For many people in Brook Park, the political implications of Wednesday's devastating news were surely the furthest thing from their minds. But some were taking stock. The New York Times quoted 47-year-old Mayor Elliot as saying -- "When it hits home this much, I would expect people to say: 'How many more lives do we have to lose before we get our troops back home?' "
Charles Keller, on the other hand, thought criticizing the war would dishonor the Marines' sacrifice. "We don't want our guys over there, either," said Mr. Keller, 71, according to the Times. "But what are you going to do? We're either going to have to fight the terrorists over there, or fight them over here."

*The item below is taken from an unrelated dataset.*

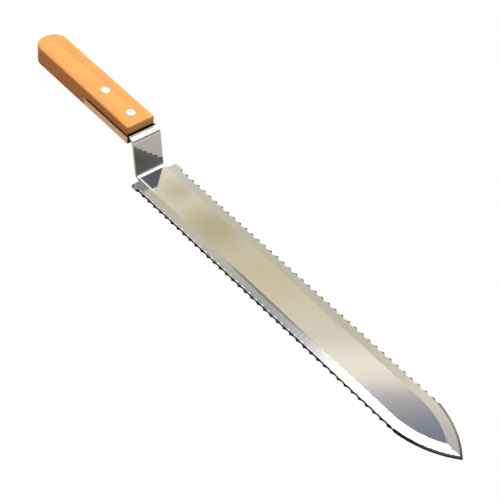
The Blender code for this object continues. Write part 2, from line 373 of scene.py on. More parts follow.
def join_rows(work, near, far, kind):
    """Quads between two rows of vertices: upper face, lower face and both side walls."""
    count = min(len(near[0]), len(far[0]))
    near_skip, far_skip = (len(near[0]) - count) // 2, (len(far[0]) - count) // 2
    for level in (0, 1):
        for column in range(count - 1):
            a, b = near[level][near_skip + column], near[level][near_skip + column + 1]
            c, d = far[level][far_skip + column + 1], far[level][far_skip + column]
            face = work.faces.new((a, b, c, d))
            ring = round(max(abs(column - (count - 1) / 2 + 0.5) - 0.5, 0))
            upper = upper_finish(kind, a.co.x, a.co.y + b.co.y, ring)
            face.material_index = FINISHES.index("polished" if level else upper)
    for end in (0, -1):
        wall = (near[0][end], far[0][end], far[1][end], near[1][end])
        place = near[0][end].co
        serrated = kind == "blade" and is_serrated(place.x, place.y)
        # The side walls of the tang, the neck and the serrated edges are painted near black: a painted dark
        # reflection.
        painted_black = kind in ("tang", "mouth", "satin") or serrated
        work.faces.new(wall).material_index = FINISHES.index("painted_black" if painted_black else "polished")


def blank_mesh():
    work = bmesh.new()
    rows = []
    for top, low, kind in sheet_rows():
        rows.append(([work.verts.new(p) for p in top], [work.verts.new(p) for p in low], kind))
    work.faces.new(rows[0][0] + rows[0][1][::-1])
    for near, far in zip(rows, rows[1:]):
        join_rows(work, near, far, near[2])
    bmesh.ops.remove_doubles(work, verts=work.verts, dist=MERGE)
    bmesh.ops.dissolve_degenerate(work, edges=work.edges, dist=MERGE)
    bmesh.ops.recalc_face_normals(work, faces=work.faces)
    open_edges = sum(1 for edge in work.edges if len(edge.link_faces) != 2)
    volume = work.calc_volume() / MM**3
    print("blank:", len(work.faces), "faces,", open_edges, "open edges,", f"{volume:.0f} mm3")
    mesh = bpy.data.meshes.new("knife_blade")
    work.to_mesh(mesh)
    work.free()
    return mesh


knife_blade = bpy.data.objects.new("knife_blade", blank_mesh())
bpy.context.scene.collection.objects.link(knife_blade)

# %% [markdown]
# ## Grinding the serrations
# The scallops are made one after another: a round wheel touches the edge, backs off, and the blade moves on
# by one pitch. A Geometry Nodes tree repeats exactly that. It sets one wheel per hollow on a line beside the
# edge, from sizes that it takes as named inputs, and makes real meshes of them. The first tool is a drum
# whose rim widens upwards, so each hollow's wall leans back; the hollow is painted near black, a painted
# dark reflection. The second is a small cone that breaks the upper rim in a chamfer painted bright, a
# painted glint. It stays clear of the crests, which keep their facet, painted near black as a painted dark
# reflection. There is one Boolean for each tool on each edge.
# %% The wheels and their tree
PITCH = 6 * MM
HOLLOW_DEPTH = 1.25 * MM
WHEEL_RADIUS = ((PITCH / 2) ** 2 + HOLLOW_DEPTH**2) / (2 * HOLLOW_DEPTH)
HOLLOWS = 40
LAST_LIFT = 0.25 * MM
WHEEL_SIDES = 48
WHEEL_TOP = 1.9 * MM
WALL_LEAN = 0.33
CHAMFER_HALF = 1.6 * MM
CHAMFER_DEPTH = 2.15 * MM
CHAMFER_DROP = 0.25 * MM
CHAMFER_FOOT = 0.02 * MM


def wheel_object(name, profile):
    """A closed round tool centred on the origin, from (radius, height) points."""
    work = bmesh.new()
    rings = []
    for radius, height in profile:
        turns = [math.tau * side / WHEEL_SIDES for side in range(WHEEL_SIDES)]
        rings.append([work.verts.new((radius * math.cos(t), radius * math.sin(t), height)) for t in turns])
    for low, high in zip(rings, rings[1:]):
        for side in range(WHEEL_SIDES):
            after = (side + 1) % WHEEL_SIDES
            work.faces.new((low[side], low[after], high[after], high[side]))
    work.faces.new(rings[0][::-1])
    work.faces.new(rings[-1])
    mesh = bpy.data.meshes.new(name)
    work.to_mesh(mesh)
    work.free()
    return bpy.data.objects.new(name, mesh)


def drum_wheel():
    """A drum whose rim widens above the underside of the sheet."""
    rim = [(0, -SHEET), (0, 0), (WHEEL_TOP * WALL_LEAN, WHEEL_TOP)]
    return wheel_object("drum_wheel", [(WHEEL_RADIUS + wider, height) for wider, height in rim])


def cone_radius():
    """Radius of the chamfer's arc on the ground face: it meets the hollow before the crests."""
    hollow_there = math.sqrt(WHEEL_RADIUS**2 - CHAMFER_HALF**2) - (WHEEL_RADIUS - HOLLOW_DEPTH)
    rise = CHAMFER_DEPTH - hollow_there
    return (CHAMFER_HALF**2 + rise**2) / (2 * rise)


def cone_wheel():
    slope = (CHAMFER_DEPTH - HOLLOW_DEPTH) / CHAMFER_DROP
    ground_top = SHEET - GRIND_DROP
    foot = ground_top - CHAMFER_DROP - CHAMFER_FOOT
    profile = [(cone_radius() + slope * (height - ground_top), height) for height in (foot, WHEEL_TOP)]
    return wheel_object("cone_wheel", profile)


WHEEL_INPUTS = ["Hollows", "Pitch", "First crest", "Wheel line", "Last lift"]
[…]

Keller has clearly absorbed the dubious message that George W. Bush propounded again and again on the campaign trail in 2004 and repeats even now. True, the United States has not suffered a major attack since 9/11, but last month's bombings in London would certainly seem to repudiate the idea that al-Qaida terrorists, who at this point constitute a highly decentralized network, cannot infiltrate and attack the United States while their brethren sabotage U.S. military efforts in Iraq.

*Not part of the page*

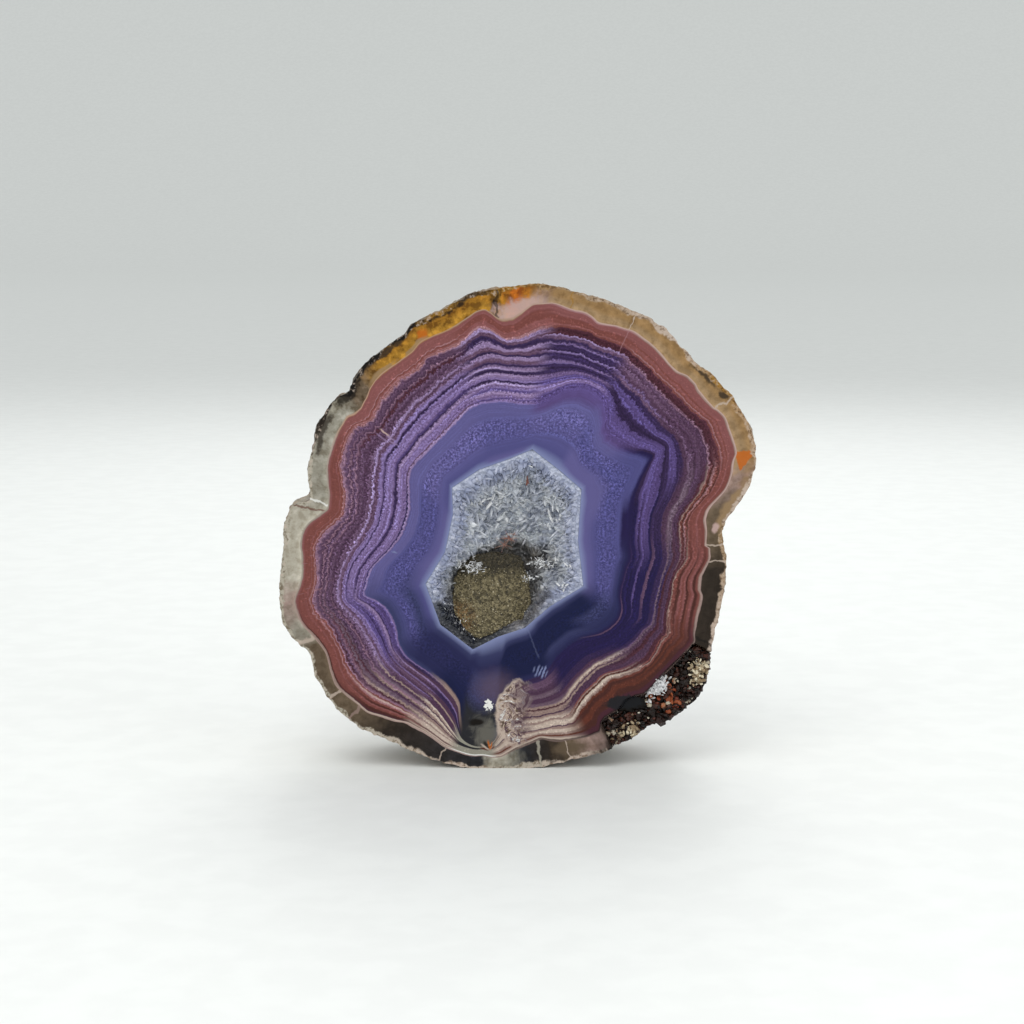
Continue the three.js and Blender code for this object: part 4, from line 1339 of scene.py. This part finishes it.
def in_the_bowl(angle, share, mouth):
    """A place on the wall of the open bowl, in millimetres"""
    shares, sizes = zip(*BOWL[:-1])
    size = np.interp(share, shares, sizes) * np.interp(angle, ANGLES, mouth)
    x = HOLLOW_X + size * math.cos(math.radians(angle)) + BOWL_DRIFT[0] * share
    z = HOLLOW_Z + size * math.sin(math.radians(angle)) + BOWL_DRIFT[1] * share
    return Vector((x, FACE_Y + share * BOWL_DEPTH, z))


class AGATE_OT_slice(bpy.types.Operator):
    """Make the banded slice: polished face, weathered rind, sawn back and the wall of the hollow"""

    bl_idname = "agate.slice"
    bl_label = "Banded Slice"

    def execute(self, context):
        settings = context.scene.agate_slice
        colours = context.scene.agate_colours
        mesh = loft("banded_slice", slice_rows(settings.edge_relief))
        mesh.polygons.foreach_set("use_smooth", np.ones(len(mesh.polygons), bool))
        mesh.set_sharp_from_angle(angle=math.radians(50))
        materials = [
            face_material(colours, settings), rind_material(colours),
            back_material(colours), wall_material(colours),
        ]
        stand(mesh, materials, "agate", "agate")
        return {"FINISHED"}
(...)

But are a majority of Ohioans still with the president? The congressional campaign of former Marine Paul Hackett, who lost a narrow special election Tuesday in an overwhelmingly Republican district, suggests that support for Bush may be dropping even among the state's Republicans. But between the problems with the vote in 2004 and the scandals engulfing the Ohio GOP -- a third grand jury is apparently now required for Coingate's Tom Noe, and now his wife has come under suspicion of tampering with the vote count in November -- it's hard to get a firm read on how the citizens of this swing state feel about the president they elected.
In the wake of the Marine deaths this week, the Cleveland Plain Dealer has offered a measured but critical editorial on the Bush administration's prosecution of the Iraq war. What's more important, of course, is how the residents of the state are feeling about the war and their president when they go to the polls in 2006 and again in 2008.